Do I need machine learning to build an “AI trading agent”?

No. Many effective agents are rules-based with an AI layer for summarizing context, enforcing discipline, or explaining decisions.

What’s the safest way to start?

Use a dedicated wallet, paper trade first, then go live with micro-size positions and strict loss limits.

Can an agent manage my main wallet?

It shouldn’t. Keep long-term funds in a separate wallet and minimize what the agent can access. If you’re unsure, review self-custody security.

How do I avoid trading fake or wrong tokens on Solana?

Use an allowlist of verified token mints and re-check them before enabling any new asset. Follow these fake-token checks.

How often should my agent trade?

Less than you think. Start with a hard cap on trades per hour/day and expand only after you prove stability across conditions.

What risk controls matter most?

Max position size, max daily loss, slippage caps, cooldown timers, and a kill-switch. These prevent a bad day from becoming an unrecoverable one.

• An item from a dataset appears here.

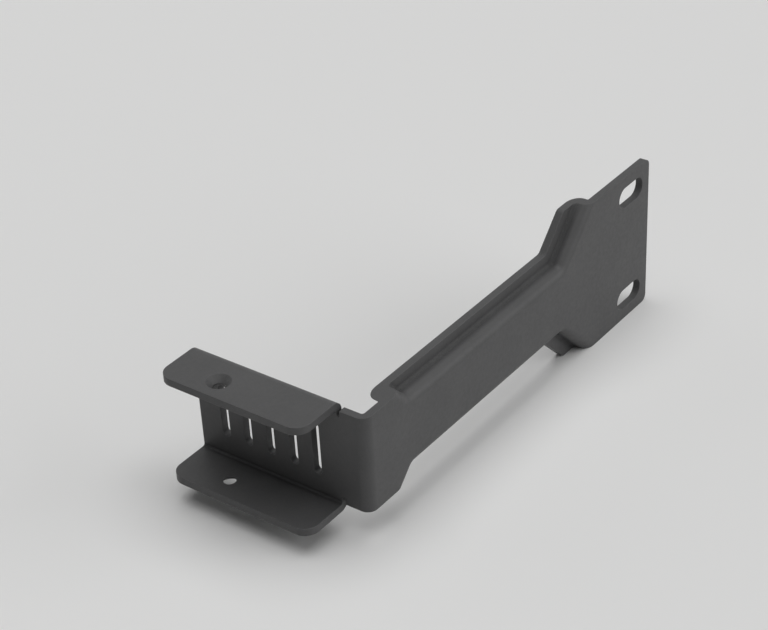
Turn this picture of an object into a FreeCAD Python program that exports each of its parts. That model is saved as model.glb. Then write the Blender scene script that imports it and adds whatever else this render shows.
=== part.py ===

Rules vary by country and platform. You’re responsible for compliance, taxes, and reporting. For a policy overview, see US crypto regulations (and consult a qualified professional for your situation).

What’s a realistic expectation for performance?

Uncertain. Markets change, fees add up, and execution matters. Treat early results as experiments, not proof of a durable edge.

A Solana AI trading agent isn’t “set and forget.” The safest approach is deliberate: dedicated wallet, minimal permissions, strict rules, staged testing, and continuous monitoring. If you build the safety layer properly, you’ll learn faster—and lose less—while you iterate on signals.

Informational only, not financial advice.